→ **GOAL**
Please quote exactly the lines below from the line containing "nose = fillet(nose.edges().sort_by(Axis.Z)[-1], nose_round)" to the line containing "obj.data.transform(world)", both lines included, and nothing else.

═════ DATASET EXTRACT ═════

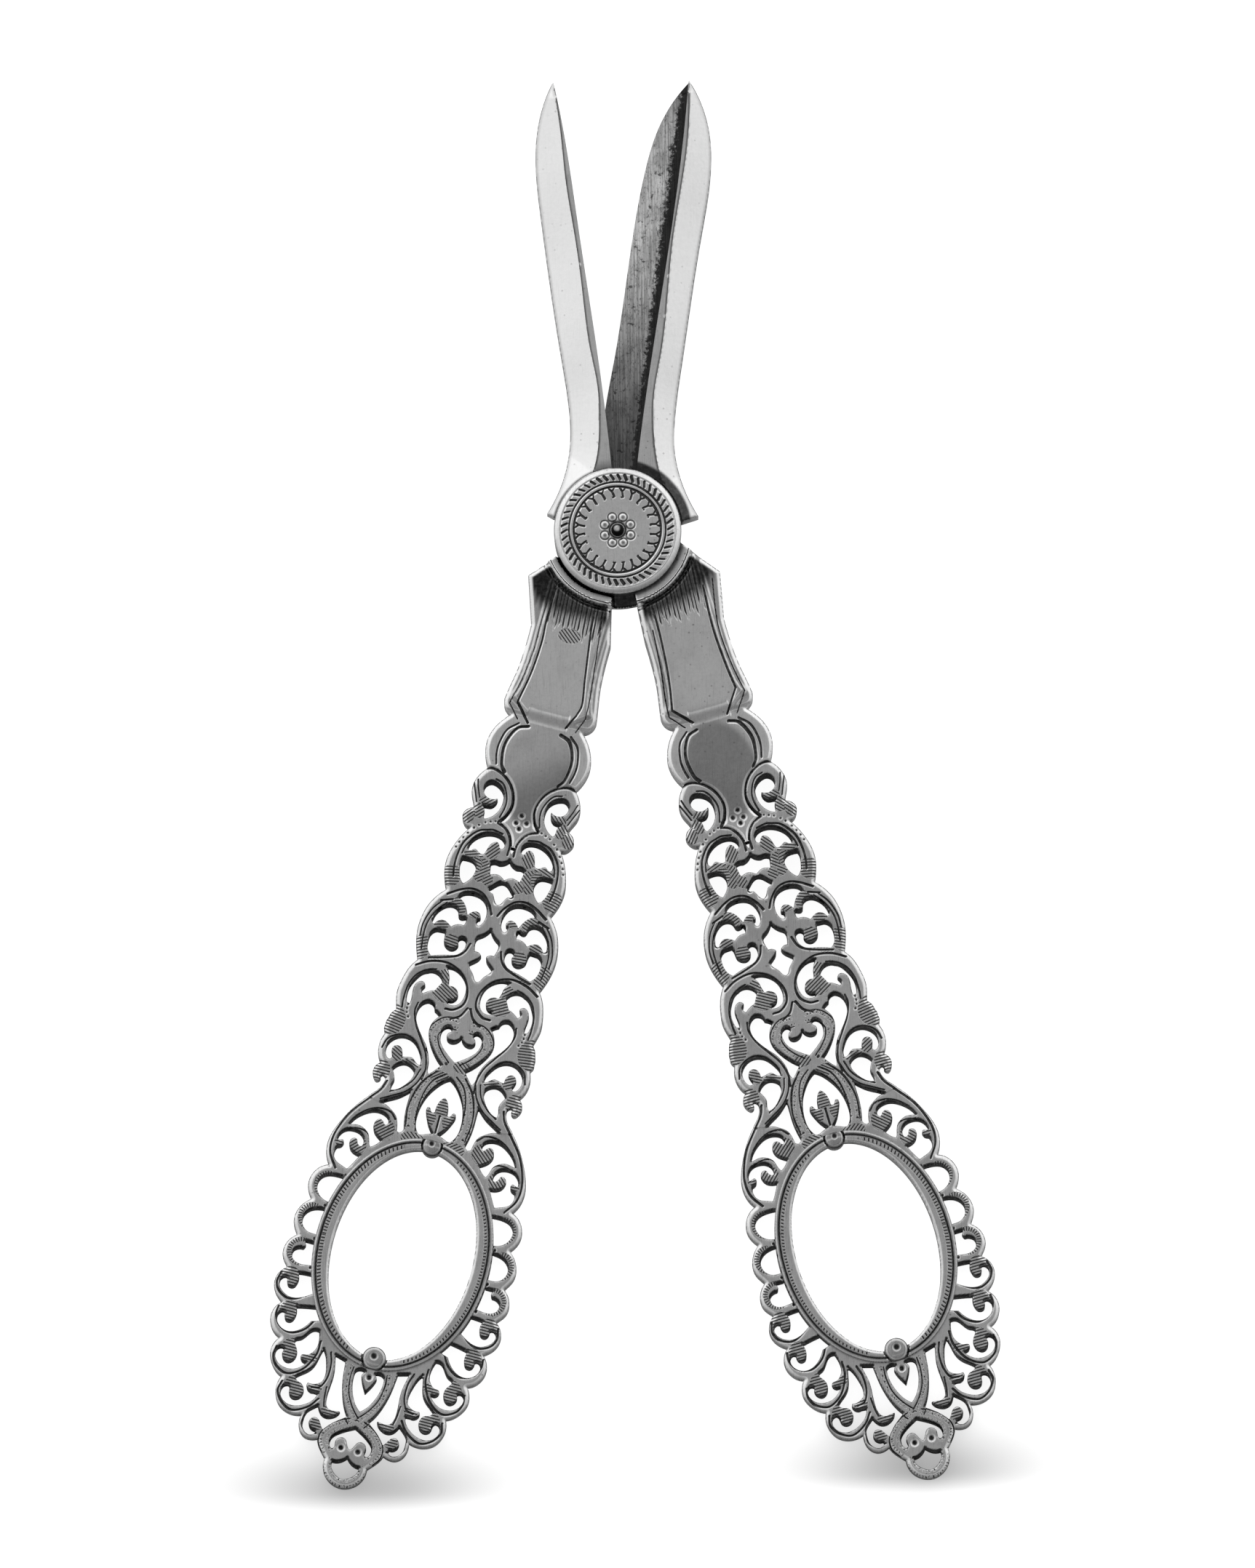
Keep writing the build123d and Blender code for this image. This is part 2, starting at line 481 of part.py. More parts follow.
def shoulder_seam():
    seam = [handle_point(*share) for share in shoulder_seam_shares]
    one = make_face(Polyline(*seam, seam[0]))
    return one + mirror(one, Plane.YZ)


def shank_face(outer, inner):
    """The shank's outline from its shoulder to the grip, with the shoulder's two edges."""
    side = drawn(shank_side_shares[:-1], shank_point)
    last = shank_side_shares[-1]
    side.append([shank_point(*share) for share in last[:-1]] + [handle_point(*neck_edge_shares[0][0])])
    neck = drawn(neck_edge_shares)
    right = [[(inner, 0), (inner, -shoulder_corner_drop)], [(inner, -shoulder_corner_drop), side[0][0]]]
    right += side + neck
    left = [[(-x, y) for x, y in run] for run in side + neck]
    left = [list(reversed(run)) for run in reversed(left)]
    corner = (-outer, -shoulder_corner_drop)
    return outline(right + left + [[left[-1][-1], corner], [corner, (0, 0)], [(0, 0), (inner, 0)]])


def panel_face():
    """The raised panel of the shank, narrower than the shank and mitred at its end."""
    end = -panel_end_share * shank_length
    mitre = -panel_mitre_share * shank_length
    side = [(x - panel_inset, y) for x, y in drawn(shank_side_shares[:1], shank_point)[0][:-1]]
    foot = (side[-1][0] + (side[-1][0] - side[-2][0]), mitre)
    tip = (panel_end_width_share * neck_half_width, end)
    right = [[(side[0][0], 0), side[0]], side + [foot], [foot, tip], [tip, (0, end)]]
    return outline(right + mirrored(right) + [[(-side[0][0], 0), (side[0][0], 0)]])


def placed(shape, hand):
    """Moves a handle piece from its own axis to its place on the shears."""
    if hand == "left":
        return Rot(0, 0, -handle_tilt) * Pos(-left_axis_offset, -left_axis_rise) * shape
    return Rot(0, 0, handle_tilt) * Pos(right_axis_offset, -right_axis_rise) * mirror(shape, Plane.YZ)


def shoulder(hand):
    """Shank, shoulder and neck plate of one handle, before its boss is fitted."""
    outer, inner = ((left_shoulder_outer, left_shoulder_inner) if hand == "left"
                    else (right_shoulder_outer, right_shoulder_inner))
    face = shank_face(outer, inner)
    neck_top = shank_thickness - neck_step
    body = slab(face, 0, neck_top)
    above = Pos(0, -panel_end_share * shank_length / 2) * Rectangle(wide, panel_end_share * shank_length)
    body += slab(face & above, neck_top, shank_thickness)
    body += slab(panel_face() & face, shank_thickness, shank_thickness + panel_rise)
    body = placed(body, hand)
    outside = placed(slab(face, 0, tall), hand)
    ledge = disc(ledge_radius, shank_thickness, ledge_height) & outside
    rim = (disc(ledge_radius, ledge_height, ledge_height + rim_rise)
           - disc(ledge_radius - rim_width, ledge_height, ledge_height + rim_rise)) & outside
    hollow = disc(ledge_radius, shank_thickness, tall)
    return (body - hollow) + ledge + rim


def left_shank():
    """Rear half: the boss lies on the resting plane, under the rear blade's tang."""
    body = shoulder("left")
    body -= disc(boss_radius, 0, rear_tang_top)
    body -= disc(boss_radius + turning_gap, rear_tang_top, tall)
    body += disc(boss_radius, 0, rear_boss_top)
    body += slab(sector(lap_radius, lap_from, lap_to), 0, rear_boss_top)
    body -= disc(cap_radius, 0, cap_thickness)
    return body - disc(pin_radius + pin_clearance, 0, tall)


def right_shank():
    """Front half: undercut to pass over the rear boss, with its own boss above the tangs."""
    body = shoulder("right")
    body -= disc(lap_radius + turning_gap, 0, rear_boss_top + joint_gap)
    body -= disc(boss_radius + turning_gap, 0, front_tang_bottom)
    body -= disc(boss_radius, 0, front_tang_top)
    body -= disc(boss_radius, front_tang_top, tall)
    body += disc(boss_radius, front_tang_top, disc_bottom)
    return body - disc(pin_radius + pin_clearance, 0, tall)


def grip(face, seam):
    """The pierced grip, thicker at its root beside the shank."""
    plate = slab(face - seam, 0, grip_root_thickness)
    slope_from = handle_point(0, taper_shares[0])[1]
    slope_to = handle_point(0, taper_shares[1])[1]
    far = -wide
    side = Polyline((slope_from, grip_root_thickness), (slope_to, grip_thickness), (far, grip_thickness),
                    (far, tall), (slope_from, tall), (slope_from, grip_root_thickness))
    taper = extrude(Plane.YZ * make_face(side), grip_half_width * 2, both=True)
    return plate - taper


def bow_ring():
    """The finger bow: a rounded oval band with a round bead at each end."""
    band = slab(bow_ellipse() - bow_ellipse(bow_side_width, bow_end_width), 0, bow_thickness)
    band = fillet(band.faces().sort_by(Axis.Z)[-1].edges(), bow_round)
    inside = slab(bow_ellipse(), 0, bow_thickness)
    top = handle_point(0, 1)[1] - bow_end_width / 2
    bottom = handle_point(0, 2)[1] + bow_end_width
    for radius, y in ((top_bead_radius, top), (bottom_bead_radius, bottom)):
        band += (Pos(0, y) * disc(radius, 0, bow_thickness - bow_round)) & inside
        band -= Pos(0, y) * disc(bead_pit_radius, bow_thickness / 2, tall)
    return band


def blade_face(outer, inner, root):
    """A blade's outline between an outer and an inner edge, run in to the tang."""
    outside = drawn(outer, blade_point)
    inside = drawn([inner], blade_point)[0]
    return outline(outside + [[outside[-1][-1], root], [root, inside[0]], inside])


def strip_face(edge, other, root):
    """A strip between two lines that meet at the tip, run in to the tang."""
    one = drawn([edge], blade_point)[0]
    two = drawn([other], blade_point)[0]
    runs = [list(reversed(one)), [one[0], root], [root, two[0]], two]
    if one[-1] != two[-1]:
        runs.append([two[-1], one[-1]])
    return outline(runs)


def tang_root(angle):
    return (boss_radius * root_share * math.cos(math.radians(angle)),
            boss_radius * root_share * math.sin(math.radians(angle)))


def right_blade():
    """Rear blade: bright flange, flat land, and a tang in the middle of the pivot."""
    root = tang_root(right_root_angle)
    flange = slab(blade_face(right_outer_shares, right_flange_shares, root), rear_boss_top, flange_height)
    land = slab(strip_face(right_flange_shares, right_land_shares, root), rear_tang_top, land_height)
    body = flange + land - disc(boss_radius + turning_gap, rear_tang_top, tall)
    body += disc(boss_radius, rear_boss_top, rear_tang_top)
    body -= disc(lap_radius, 0, rear_boss_top)
    return body - disc(pin_radius + pin_clearance, 0, tall)


def right_plate():
    """The steel plate that the stem is held on, let in under the land."""
    face = strip_face(right_flange_shares, right_plate_shares, tang_root(right_plate_root_angle))
    return slab(face, rear_tang_top - plate_thickness, rear_tang_top) - disc(boss_radius, 0, tall)


def left_blade():
    """Front blade: bright flange and a thin land over the steel edge."""
    root = tang_root(left_root_angle)
    flange = slab(blade_face(left_outer_shares, left_flange_shares, root), front_tang_bottom, flange_height)
    land_bottom = front_tang_bottom + edge_thickness
    land = slab(strip_face(left_flange_shares, left_cut_shares, root), land_bottom, land_height)
    body = flange + land - disc(disc_radius + pin_clearance, front_tang_top, tall)
    body += disc(boss_radius, front_tang_bottom, front_tang_top)
    return body - disc(pin_radius + pin_clearance, 0, tall)


def left_edge():
    face = strip_face(left_flange_shares, left_cut_shares, tang_root(left_edge_root_angle))
    bottom = front_tang_bottom
    return slab(face, bottom, bottom + edge_thickness) - disc(boss_radius, 0, tall)


def rosette():
    """The round plate over the pivot, with a ring of petals round the pin's nose."""
    plate = disc(disc_radius, disc_bottom, disc_top)
    plate = fillet(plate.edges().sort_by(Axis.Z)[-1], disc_round)
    for place in PolarLocations(flower_radius, flower_petals):
        plate += place * disc(petal_radius, disc_top, disc_top + petal_rise)
    plate -= disc(pin_radius + pin_clearance, 0, disc_top - shaft_top_drop)
    return plate - disc(nose_radius + pin_clearance, 0, tall)


def pivot_pin():
    shaft = disc(pin_radius, cap_thickness, disc_top - shaft_top_drop)
    nose = disc(nose_radius, disc_top - shaft_top_drop, disc_top + nose_height)
    nose = fillet(nose.edges().sort_by(Axis.Z)[-1], nose_round)
    return shaft + nose


def rear_cap():
    return disc(cap_radius, 0, cap_thickness)


def write(name, shape):
    export_step(Compound(children=shape) if isinstance(shape, list) else shape, f"parts/{name}.step")


def main():
    os.makedirs("parts", exist_ok=True)
    face = pierced_face()
    seam = shoulder_seam()
    handle_pieces = {
        "grip": grip(face, seam),
        "bow_ring": bow_ring(),
        "bow_fringe": slab(face & seam, 0, fringe_thickness),
    }
    for hand in ("left", "right"):
        for name, piece in handle_pieces.items():
            write(f"{hand}_{name}", placed(piece, hand))
    write("left_shank", left_shank())
    write("right_shank", right_shank())
    write("right_blade_back", right_blade())
    write("right_blade_plate", right_plate())
    write("left_blade_back", left_blade())
    write("left_blade_edge", left_edge())
    write("rosette_disc", rosette())
    write("pivot_pin", pivot_pin())
    write("rear_cap", rear_cap())


main()
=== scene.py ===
"""Looks for the grape shears: relief, engraving, materials, camera and light."""
import bpy
import json
import math
import numpy as np
from mathutils import Matrix, Vector
from mathutils.bvhtree import BVHTree
from mathutils.geometry import tessellate_polygon


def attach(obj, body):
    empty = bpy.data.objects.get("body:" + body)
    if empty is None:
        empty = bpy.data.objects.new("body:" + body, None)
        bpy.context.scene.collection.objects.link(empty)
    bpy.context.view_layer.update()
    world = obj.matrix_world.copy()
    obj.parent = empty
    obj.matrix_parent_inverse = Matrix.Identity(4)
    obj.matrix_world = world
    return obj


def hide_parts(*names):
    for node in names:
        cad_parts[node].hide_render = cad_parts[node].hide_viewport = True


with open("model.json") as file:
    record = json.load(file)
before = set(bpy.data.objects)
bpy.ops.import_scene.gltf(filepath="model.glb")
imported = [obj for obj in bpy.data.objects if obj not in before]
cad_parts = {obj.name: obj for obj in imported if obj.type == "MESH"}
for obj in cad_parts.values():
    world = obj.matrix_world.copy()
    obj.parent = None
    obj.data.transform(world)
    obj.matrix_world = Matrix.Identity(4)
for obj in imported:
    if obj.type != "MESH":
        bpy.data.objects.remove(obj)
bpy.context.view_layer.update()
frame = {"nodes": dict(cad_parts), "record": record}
MM = 0.001
TILT = math.radians(15.6)   # between a handle's axis and the middle line
OFFSET = {"left": (-2.3, -0.17), "right": (4.65, -0.33)}   # a handle's axis from the pivot, mm
BOW_MIDDLE = -95.6   # middle of the finger opening, on the handle's axis, mm
BEADS = ((-81.3, 1.25), (-109.2, 1.5))   # each bead's middle on the handle's axis, and its radius
RING_TOP = 2.4   # height of the finger rings, mm
SHOULDER = 9.7   # radius round the pivot where the shanks' panels begin
DISC_RADIUS, DISC_TOP = 8.05, 5.05
NO_LINE = 3.0   # stands for a point that no engraved line is near
LIT = (-0.64, 0.77)   # plan direction that the engraving is lit from


# Camera: from above, leaning a little towards the handles
PITCH, ROLL = math.radians(9.0), math.radians(0.585)
DISTANCE, VIEW_WIDTH, SENSOR = 2.5, 0.1977, 36.0   # metres, metres at the object, mm
cam_data = bpy.data.cameras.new("camera")
cam = bpy.data.objects.new("camera", cam_data)
bpy.context.scene.collection.objects.link(cam)
bpy.context.scene.camera = cam
target = Vector((0.00092, -0.03208, 0.0025))   # what the middle of the photograph shows
up = Vector((math.sin(ROLL), math.cos(ROLL), 0))
back = Vector((0, 0, 1)) * math.cos(PITCH) - up * math.sin(PITCH)
cam.location = target + back * DISTANCE
side = up.cross(back).normalized()
true_up = back.cross(side).normalized()
cam.matrix_world = Matrix((
    (side.x, true_up.x, back.x, cam.location.x),
    (side.y, true_up.y, back.y, cam.location.y),
    (side.z, true_up.z, back.z, cam.location.z),
    (0, 0, 0, 1)))
cam_data.sensor_width = SENSOR
cam_data.lens = SENSOR * DISTANCE / VIEW_WIDTH
cam_data.clip_start, cam_data.clip_end = 0.5, 10.0


# Outlines of the CAD pieces, in millimetres

def triangles(node):
    """A CAD piece's points in millimetres and its triangles."""
    me = frame["nodes"][node].data
    me.calc_loop_triangles()
    co = np.empty(len(me.vertices) * 3)
    me.vertices.foreach_get("co", co)
    tri = np.empty(len(me.loop_triangles) * 3, dtype=np.int32)
    me.loop_triangles.foreach_get("vertices", tri)
    return co.reshape(-1, 3) * 1000, tri.reshape(-1, 3)


def plan_edges(node, level=None):
    """Edges that only one downward triangle has, or only one upward triangle at a level."""
    co, tri = triangles(node)
    a, b, c = co[tri[:, 0]], co[tri[:, 1]], co[tri[:, 2]]
    n = np.cross(b - a, c - a)
    nz = n[:, 2] / np.maximum(np.linalg.norm(n, axis=1), 1e-12)
    first, inverse = np.unique(np.round(co * 2000).astype(np.int64), axis=0, return_index=True,
                               return_inverse=True)[1:]
    if level is None:
        pick = nz < -0.5
    else:
        pick = (nz > 0.5) & (np.abs(np.stack([a[:, 2], b[:, 2], c[:, 2]]) - level).max(axis=0) < 0.02)
    t = inverse.reshape(-1)[tri[pick]]
    e = np.sort(np.concatenate([t[:, [0, 1]], t[:, [1, 2]], t[:, [2, 0]]]), axis=1)
    pairs, count = np.unique(e, axis=0, return_counts=True)
    return co[first[pairs[count == 1]]][:, :, :2]


def to_local(p, hand):
    """The part's frame to the handle's own axis: x across, towards the other handle, and y up."""
    p = np.asarray(p, dtype=float)
    t = TILT if hand == "left" else -TILT
    x = p[..., 0] * math.cos(t) - p[..., 1] * math.sin(t) - OFFSET[hand][0]
    y = p[..., 0] * math.sin(t) + p[..., 1] * math.cos(t) - OFFSET[hand][1]
    return np.stack([x if hand == "left" else -x, y], -1)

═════

→ **WORKED ANSWER**
    nose = fillet(nose.edges().sort_by(Axis.Z)[-1], nose_round)
    return shaft + nose


def rear_cap():
    return disc(cap_radius, 0, cap_thickness)


def write(name, shape):
    export_step(Compound(children=shape) if isinstance(shape, list) else shape, f"parts/{name}.step")


def main():
    os.makedirs("parts", exist_ok=True)
    face = pierced_face()
    seam = shoulder_seam()
    handle_pieces = {
        "grip": grip(face, seam),
        "bow_ring": bow_ring(),
        "bow_fringe": slab(face & seam, 0, fringe_thickness),
    }
    for hand in ("left", "right"):
        for name, piece in handle_pieces.items():
            write(f"{hand}_{name}", placed(piece, hand))
    write("left_shank", left_shank())
    write("right_shank", right_shank())
    write("right_blade_back", right_blade())
    write("right_blade_plate", right_plate())
    write("left_blade_back", left_blade())
    write("left_blade_edge", left_edge())
    write("rosette_disc", rosette())
    write("pivot_pin", pivot_pin())
    write("rear_cap", rear_cap())


main()
=== scene.py ===
"""Looks for the grape shears: relief, engraving, materials, camera and light."""
import bpy
import json
import math
import numpy as np
from mathutils import Matrix, Vector
from mathutils.bvhtree import BVHTree
from mathutils.geometry import tessellate_polygon


def attach(obj, body):
    empty = bpy.data.objects.get("body:" + body)
    if empty is None:
        empty = bpy.data.objects.new("body:" + body, None)
        bpy.context.scene.collection.objects.link(empty)
    bpy.context.view_layer.update()
    world = obj.matrix_world.copy()
    obj.parent = empty
    obj.matrix_parent_inverse = Matrix.Identity(4)
    obj.matrix_world = world
    return obj


def hide_parts(*names):
    for node in names:
        cad_parts[node].hide_render = cad_parts[node].hide_viewport = True


with open("model.json") as file:
    record = json.load(file)
before = set(bpy.data.objects)
bpy.ops.import_scene.gltf(filepath="model.glb")
imported = [obj for obj in bpy.data.objects if obj not in before]
cad_parts = {obj.name: obj for obj in imported if obj.type == "MESH"}
for obj in cad_parts.values():
    world = obj.matrix_world.copy()
    obj.parent = None
    obj.data.transform(world)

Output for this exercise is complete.